The more things change, the more they stay the same. I was recently approached by a marketing firm who promised to increase activity on our website. I usually ignore such calls, but for some reason I agreed to hear them out.
They suggested that if we wanted to increase traffic to our website, then we needed to produce more articles than we are currently publishing. They had an AI tool that would write articles for us so we could spend our time “wining and dining” with prospective clients. Obviously the gentleman I was speaking with believed in stereotypes and spent no time actually getting to know us, but that didn’t really matter.
At that point I knew the conversation didn’t need to go any further. If he actually spent five minutes on our website, he would have known have no intention of ever using AI to create content for our clients. We often hear that our clients appreciate our Insights and Perspectives. They like that we are willing to tell them exactly what we think on a subject, even if they disagree. They especially like that we communicate like humans, with stories and anecdotes that teach lessons. According to Google research, the two most popular searches that lead some to our website are, “Did Henry Ford invent the automobile?” and, “How many Tootsie Rolls are too many?” Any functioning AI could have answered those questions, but could it have understood that Henry Ford’s story demonstrates the function of capitalism that leads to innovation and not invention? I don’t even need to ask if AI would teach the economic law of diminishing marginal utility by revealing a traumatic childhood memory that has led to me not being able to even think about Tootsie Rolls without gagging since I was 10 years old.
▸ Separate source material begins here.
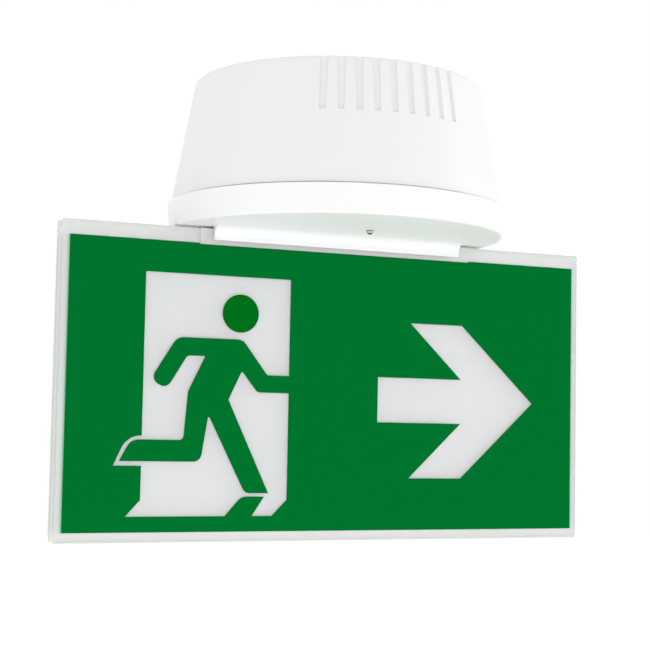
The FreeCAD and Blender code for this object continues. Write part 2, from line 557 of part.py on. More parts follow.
def front_legend():
    """Green film: a field with a doorway and an arrow cut out, and the running figure left in."""
    notch = (FILM_WIDTH - COLLAR_LENGTH) / 2
    field = film_piece([(0, 0), (FILM_WIDTH, 0), (FILM_WIDTH, FILM_HEIGHT), (0, FILM_HEIGHT)])
    lip_foot = FILM_HEIGHT - COLLAR_DROP
    lip = film_piece([(notch, lip_foot), (FILM_WIDTH - notch, lip_foot), (FILM_WIDTH - notch, FILM_HEIGHT),
                      (notch, FILM_HEIGHT)])
    slant_top = DOOR_FOOT + DOOR_FOOT_HEIGHT
    doorway = film_piece([(DOOR_LEFT, DOOR_TOP), (DOOR_RIGHT, DOOR_TOP), (DOOR_RIGHT, slant_top),
                          (DOOR_RIGHT - DOOR_FOOT_HEIGHT, DOOR_FOOT), (DOOR_LEFT - DOOR_SPLAY, DOOR_FOOT),
                          (DOOR_LEFT, slant_top)])
    heel = film_piece([(DOOR_LEFT + FIGURE_OVERLAP, SHIN_TOP), (SHIN_SHOULDER, SHIN_TOP, SHIN_ROUND),
                       (SHIN_TIP, SHIN_FOOT), (DOOR_LEFT + FIGURE_OVERLAP, SHIN_FOOT)])
    upper_arrow = [(0, ARROW_SHAFT_HALF), (ARROW_NECK, ARROW_SHAFT_HALF),
                   (ARROW_BACK, ARROW_HEAD_HALF), (ARROW_BACK + ARROW_BARB, ARROW_HEAD_HALF)]
    lower_arrow = [(right, -up) for right, up in reversed(upper_arrow)]
    arrow_corners = upper_arrow + [(ARROW_LENGTH, 0)] + lower_arrow
    tail = FILM_WIDTH - ARROW_TIP_INSET - ARROW_LENGTH
    arrow = film_piece([(tail + right, ARROW_MIDDLE + up) for right, up in arrow_corners])
    head_centre = on_film(*HEAD_CENTRE)
    head = Part.makeCylinder(HEAD_RADIUS, FILM_THICKNESS, head_centre, Vector(0, 1, 0))
    open_field = field.cut([doorway, heel, arrow, lip])
    return [joined([open_field, film_piece(FIGURE), film_piece(FOOT)]), head]


def blade_screws():
    """Cross screws through the ribs and the tongue, heads to the front."""
    shank_radius, head_radius, head_height = SMALL_SCREW
    shank_length = 2 * RIB_OUTER_Y + NUT_THICKNESS + SCREW_END
    screws = []
    for side in (-1, 1):
        x = side * TONGUE_SCREW_X
        seat = Vector(x, -RIB_OUTER_Y, TONGUE_SCREW_Z)
        head = Part.makeCylinder(head_radius, head_height, seat, Vector(0, -1, 0))
        shank = Part.makeCylinder(shank_radius, shank_length, seat, Vector(0, 1, 0))
        screws.append(head.fuse(shank))
    return screws


def blade_nuts():
    corner_radius = NUT_ACROSS_FLATS / math.sqrt(3)
    nuts = []
    for side in (-1, 1):
        x = side * TONGUE_SCREW_X
        flats = [polar(corner_radius, 60 * index) for index in range(6)]
        body = prism(flats, lambda a, b: Vector(x + a, RIB_OUTER_Y, TONGUE_SCREW_Z + b),
                     Vector(0, NUT_THICKNESS, 0))
        hole = Part.makeCylinder(SMALL_SCREW[0] + THREAD_CLEARANCE, NUT_THICKNESS,
                                 Vector(x, RIB_OUTER_Y, TONGUE_SCREW_Z), Vector(0, 1, 0))
        nuts.append(body.cut(hole))
    return nuts


# ---------------------------------------------------------------- lighting
def led_board():
    board = centred_box(RAIL_LENGTH, 2 * RIB_OUTER_Y, 0, 0, RIB_TOP_Z, LED_BOARD_TOP_Z)
    clear = RAIL_SCREW[0] + HOLE_CLEARANCE
    return board.cut([rod(clear, RIB_TOP_Z, LED_BOARD_TOP_Z, side * RAIL_SCREW_X, 0) for side in (-1, 1)])


def led_chips():
    first = -(LED_COUNT - 1) / 2 * LED_PITCH
    places = [first + LED_PITCH * index for index in range(LED_COUNT)]
    return [centred_box(LED_SIZE, LED_SIZE, x, 0, RIB_TOP_Z - LED_HEIGHT, RIB_TOP_Z) for x in places]


def led_rail():
    inner = RIB_OUTER_Y + SLIDE_CLEARANCE / 2
    outer = inner + RAIL_LEG
    top, foot = LED_BOARD_TOP_Z + RAIL_WEB, RIB_TOP_Z - RAIL_LEG_DROP
    corners = [(-outer, foot), (-inner, foot), (-inner, LED_BOARD_TOP_Z), (inner, LED_BOARD_TOP_Z),
               (inner, foot), (outer, foot), (outer, top, RAIL_EDGE_ROUND), (-outer, top, RAIL_EDGE_ROUND)]
    rail = prism(corners, lambda y, z: Vector(-RAIL_LENGTH / 2, y, z), Vector(RAIL_LENGTH, 0, 0))
    clear = RAIL_SCREW[0] + HOLE_CLEARANCE
    return rail.cut([rod(clear, LED_BOARD_TOP_Z, top, side * RAIL_SCREW_X, 0) for side in (-1, 1)])


def rail_screws():
    shank_radius, head_radius, head_height = RAIL_SCREW
    top = LED_BOARD_TOP_Z + RAIL_WEB
    screws = []
    for side in (-1, 1):
        x = side * RAIL_SCREW_X
        head = rod(head_radius, top, top + head_height, x, 0)
        screws.append(head.fuse(rod(shank_radius, top - RAIL_SCREW_REACH, top, x, 0)))
    return screws


def status_led():
    x, y = STATUS_PLACE
    dome_z = RIM_Z - STATUS_PROUD + STATUS_RADIUS
    flange_top = FLOOR_Z + STATUS_FLANGE_THICKNESS
    dome = Part.makeSphere(STATUS_RADIUS, Vector(x, y, dome_z), Vector(0, 0, 1), -90, 0)
    body = rod(STATUS_RADIUS, dome_z, FLOOR_Z, x, y)
    flange = rod(STATUS_FLANGE_RADIUS, FLOOR_Z, flange_top, x, y)
    leads = [centred_box(STATUS_LEAD, STATUS_LEAD, x + side * STATUS_LEAD_SPACING / 2, y,
                         flange_top, FLOOR_Z + HOLDER_HEIGHT) for side in (-1, 1)]
    return joined([dome, body, flange] + leads)


def status_holder():
    inner = STATUS_FLANGE_RADIUS + SLIDE_CLEARANCE / 2
    return ring(HOLDER_RADIUS, inner, FLOOR_Z, FLOOR_Z + HOLDER_HEIGHT, *STATUS_PLACE)


def indicator_board():
    length, width, thickness = INDICATOR_BOARD
    foot = FLOOR_Z + HOLDER_HEIGHT
    return centred_box(length, width, STATUS_PLACE[0], STATUS_PLACE[1], foot, foot + thickness)


# ---------------------------------------------------------------- gear tray and control gear
BOARD_POSTS = [(side_x * (BOARD_LENGTH / 2 - BOARD_SCREW_INSET),
                BOARD_CENTRE_Y + side_y * (BOARD_WIDTH / 2 - BOARD_SCREW_INSET))
               for side_x in (-1, 1) for side_y in (-1, 1)]
PACK_HALF = CELL_COUNT * CELL_DIAMETER / 2
STRAP_PLACES = [BATTERY_CENTRE_Y + side * STRAP_SPACING / 2 for side in (-1, 1)]


def strap_loop(grow, y, width):
    """Closed loop round the battery and the tray, grown outwards by grow."""
    inner = PACK_HALF + STRAP_CLEARANCE
    foot = TRAY_FOOT_Z - CELL_DIAMETER - STRAP_CLEARANCE
    low_round = CELL_DIAMETER / 2 + grow
    corners = [(-inner - grow, TRAY_TOP_Z + grow), (inner + grow, TRAY_TOP_Z + grow),
               (inner + grow, foot - grow, low_round), (-inner - grow, foot - grow, low_round)]
    return prism(corners, lambda x, z: Vector(x, y - width / 2, z), Vector(0, width, 0))


def battery_straps():
    straps = []
    for y in STRAP_PLACES:
        straps.append(strap_loop(STRAP_THICKNESS, y, STRAP_WIDTH).cut(strap_loop(0, y, STRAP_WIDTH)))
    return straps


def gear_tray():
    tray = rod(TRAY_RADIUS, TRAY_FOOT_Z, TRAY_TOP_Z)
    posts = [rod(BOARD_POST_RADIUS, BOARD_TOP_Z, TRAY_FOOT_Z, x, y) for x, y in BOARD_POSTS]
    tray = joined([tray] + posts)
    holes = [rod(DRIVER_HOLE_RADIUS, TRAY_FOOT_Z, TRAY_TOP_Z, x, y) for x, y in PILLARS]
    clear = SMALL_SCREW[0] + HOLE_CLEARANCE
    holes += [rod(clear, TRAY_FOOT_Z, TRAY_TOP_Z, x, y) for x, y in TRAY_BOSSES]
    thread = SMALL_SCREW[0] + THREAD_CLEARANCE
    holes += [rod(thread, BOARD_TOP_Z, TRAY_TOP_Z, x, y) for x, y in BOARD_POSTS]
    inner = PACK_HALF + STRAP_CLEARANCE
    for y in STRAP_PLACES:
        for side in (-1, 1):
            x = side * (inner + STRAP_THICKNESS / 2)
            holes.append(centred_box(STRAP_THICKNESS + 2 * STRAP_CLEARANCE, STRAP_WIDTH + SLIDE_CLEARANCE,
                                     x, y, TRAY_FOOT_Z, TRAY_TOP_Z))
    return tray.cut(holes)


def tray_screws():
    return [hanging_screw(SMALL_SCREW, TRAY_SCREW_REACH, x, y, TRAY_FOOT_Z) for x, y in TRAY_BOSSES]


def control_board():
    board = centred_box(BOARD_LENGTH, BOARD_WIDTH, 0, BOARD_CENTRE_Y, BOARD_FOOT_Z, BOARD_TOP_Z)
    clear = SMALL_SCREW[0] + HOLE_CLEARANCE
    return board.cut([rod(clear, BOARD_FOOT_Z, BOARD_TOP_Z, x, y) for x, y in BOARD_POSTS])


def board_screws():
    return [hanging_screw(SMALL_SCREW, BOARD_SCREW_REACH, x, y, BOARD_FOOT_Z) for x, y in BOARD_POSTS]


def battery_pack():
    top, foot = TRAY_FOOT_Z, TRAY_FOOT_Z - CELL_DIAMETER
    end_round = CELL_DIAMETER / 2 - THREAD_CLEARANCE
    corners = [(-PACK_HALF, foot, end_round), (PACK_HALF, foot, end_round),
               (PACK_HALF, top, end_round), (-PACK_HALF, top, end_round)]
    start = BATTERY_CENTRE_Y - CELL_LENGTH / 2
    return prism(corners, lambda x, z: Vector(x, start, z), Vector(0, CELL_LENGTH, 0))


def transformer():
    halves = []
    for (length, width, height), top in ((TRANSFORMER_CORE, BOARD_FOOT_Z - TRANSFORMER_STANDOFF),
                                         (TRANSFORMER_BOBBIN, BOARD_FOOT_Z)):
        halves.append(centred_box(length, width, TRANSFORMER_CENTRE_X, BOARD_CENTRE_Y, top - height, top))
    return joined(halves)


def capacitors():
    return [rod(radius, BOARD_FOOT_Z - height, BOARD_FOOT_Z, x, y) for x, y, radius, height in CAPACITORS]


def board_connectors():
    return [centred_box(length, width, x, y, BOARD_FOOT_Z - height, BOARD_FOOT_Z)
            for x, y, length, width, height in CONNECTORS]


def fuse():
    x, y = FUSE_CENTRE
    axis_z = BOARD_FOOT_Z - FUSE_CLIP_HEIGHT / 2 - FUSE_RADIUS / 2
    start = Vector(x - FUSE_LENGTH / 2, y, axis_z)
    tube = Part.makeCylinder(FUSE_RADIUS, FUSE_LENGTH, start, Vector(1, 0, 0))
    offset = (FUSE_LENGTH - FUSE_CLIP_LENGTH) / 2
    clips = [centred_box(FUSE_CLIP_LENGTH, FUSE_CLIP_WIDTH, x + side * offset, y,
                         BOARD_FOOT_Z - FUSE_CLIP_HEIGHT, BOARD_FOOT_Z) for side in (-1, 1)]
    return joined([tube] + clips)


# ---------------------------------------------------------------- nodes
TRAY = clear_tray()
DIFFUSER = front_diffuser()
LEGEND = front_legend()

NODES = {
    "mounting_plate": [mounting_plate()],
    "cable_grommet": [cable_grommet()],
    "terminal_block": [terminal_block()],
    "terminal_screws": terminal_screws(),
    "housing_shell": [housing_shell()],
    "housing_screws": housing_screws(),
    "lower_cover": [lower_cover()],
    "gear_tray": [gear_tray()],
    "tray_screws": tray_screws(),
    "control_board": [control_board()],
    "board_screws": board_screws(),
    "transformer": [transformer()],
    "capacitors": capacitors(),
    "board_connectors": board_connectors(),
    "fuse": [fuse()],
    "battery_pack": [battery_pack()],
    "battery_straps": battery_straps(),
    "led_rail": [led_rail()],
    "rail_screws": rail_screws(),
    "led_board": [led_board()],
    "led_chips": led_chips(),
    "status_led": [status_led()],
    "status_holder": [status_holder()],
    "indicator_board": [indicator_board()],
    "light_guide": [light_guide()],
    "edge_tape": [edge_tape()],
    "front_diffuser": [DIFFUSER],
    "back_diffuser": [mirrored_to_back(DIFFUSER)],
    "front_legend": LEGEND,
    "back_legend": [mirrored_to_back(piece) for piece in LEGEND],
    "front_cover": [TRAY],
    "back_cover": [mirrored_to_back(TRAY)],
    "blade_screws": blade_screws(),
    "blade_nuts": blade_nuts(),
}

os.makedirs("parts", exist_ok=True)
for name, pieces in NODES.items():
    solids = [solid for piece in pieces for solid in piece.Solids]
    shape = solids[0] if len(solids) == 1 else Part.makeCompound(solids)
    if not shape.isValid():
        raise ValueError(name + " is not a valid shape")
    shape.exportStep("parts/" + name + ".step")
    print(name, len(solids), "solids", round(shape.Volume / 1000, 2), "cm3")
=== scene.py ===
# %% [markdown]
# # Emergency exit light
# A round white housing is screwed to the ceiling and carries a clear blade with a green
# sign on both faces.  A strip of lamps hidden in the housing shines down into the edge of
# the blade.  The CAD model gives every piece its size and place, and this lesson gives
# each one the finish of the real material, then lights the product and renders it.

import math

import bmesh
import bpy
from mathutils import Matrix, Vector


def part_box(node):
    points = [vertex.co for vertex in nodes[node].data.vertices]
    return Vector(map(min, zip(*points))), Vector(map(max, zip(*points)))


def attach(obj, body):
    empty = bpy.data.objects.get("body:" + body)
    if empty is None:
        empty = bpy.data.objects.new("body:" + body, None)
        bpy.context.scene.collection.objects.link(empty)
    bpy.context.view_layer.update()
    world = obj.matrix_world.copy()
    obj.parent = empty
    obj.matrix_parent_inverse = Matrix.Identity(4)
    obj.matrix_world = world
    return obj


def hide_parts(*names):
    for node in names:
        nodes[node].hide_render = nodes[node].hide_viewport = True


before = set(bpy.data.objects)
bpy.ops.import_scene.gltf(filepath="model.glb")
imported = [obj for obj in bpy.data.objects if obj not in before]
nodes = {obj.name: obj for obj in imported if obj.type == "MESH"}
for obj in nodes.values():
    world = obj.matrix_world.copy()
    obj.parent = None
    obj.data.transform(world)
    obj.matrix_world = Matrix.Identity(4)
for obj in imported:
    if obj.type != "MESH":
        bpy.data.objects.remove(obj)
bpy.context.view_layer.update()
MM = 0.001

# %% [markdown]
# ## Helpers
# Shaders work with linear colour, while paint charts and screens give sRGB, so one
# function turns a hex value into what a shader expects.  One more adds a node, sets it and
# links it, which is all that a material or a geometry tree needs, so each reads like a
# recipe.  A Mix node keeps sockets for several types under one name, and so its colours
# are reached by number.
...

However, I was curious. What would the AI bring back? We chose a subject from a list – Trump’s tax cuts – and the marketing firm gentleman clicked a button. A few minutes later he emailed me a complete article ready to send out to you, our clients and friends. It was complete garbage. To the extent it proved any insight at all, it ranged from translating plain English to plain English (“A tax cut is when the government cuts taxes.”) to politicized nonsense (which doesn’t even deserve repeating). Evidently this particular AI was “trained” on social media posts of the extreme left. It could have been just as bad if it had been the opposite, but in this specific case the AI in question was under the influence of communist propaganda. I want to be clear: these were not the arguments of left-leaning economists; that might have created a one-sided piece, but at least it would have had substance. No, this was the stuff one sees in the comments section, if he is dumb enough to look.

At first I thought this was just incompetence, but then I realized it was indeed what the AI was trying to do. The marketing firm promised more clicks on our site. Substance doesn’t lead to clicks; radical statements lead to clicks. This AI wasn’t trying to actually educate someone on tax policy, it was trying to write an article that would generate clicks. If that is the goal, then the crazier the better.
Heidi Mitchell of The Wall Street Journal wrote an interesting article on June 25, “That Chatbot May Just Be Telling You What You Want to Hear.” It turns out that AI is like all technology that came before in the sense of garbage in, garbage out. To the extent that it is more human than technology of the past, it might be so in the not-so-good way of it being human nature to not tell the boss anything the boss doesn’t want to hear.
Will AI take all of our jobs? I think not. It will be a great tool, like the technology that came before, but the need for human judgement is still there. Meanwhile, rest assured that no content from us will be AI-generated, and we won’t be publishing for clicks. We need more substance in our world, and that still comes from the human experience. At least that is my perspective.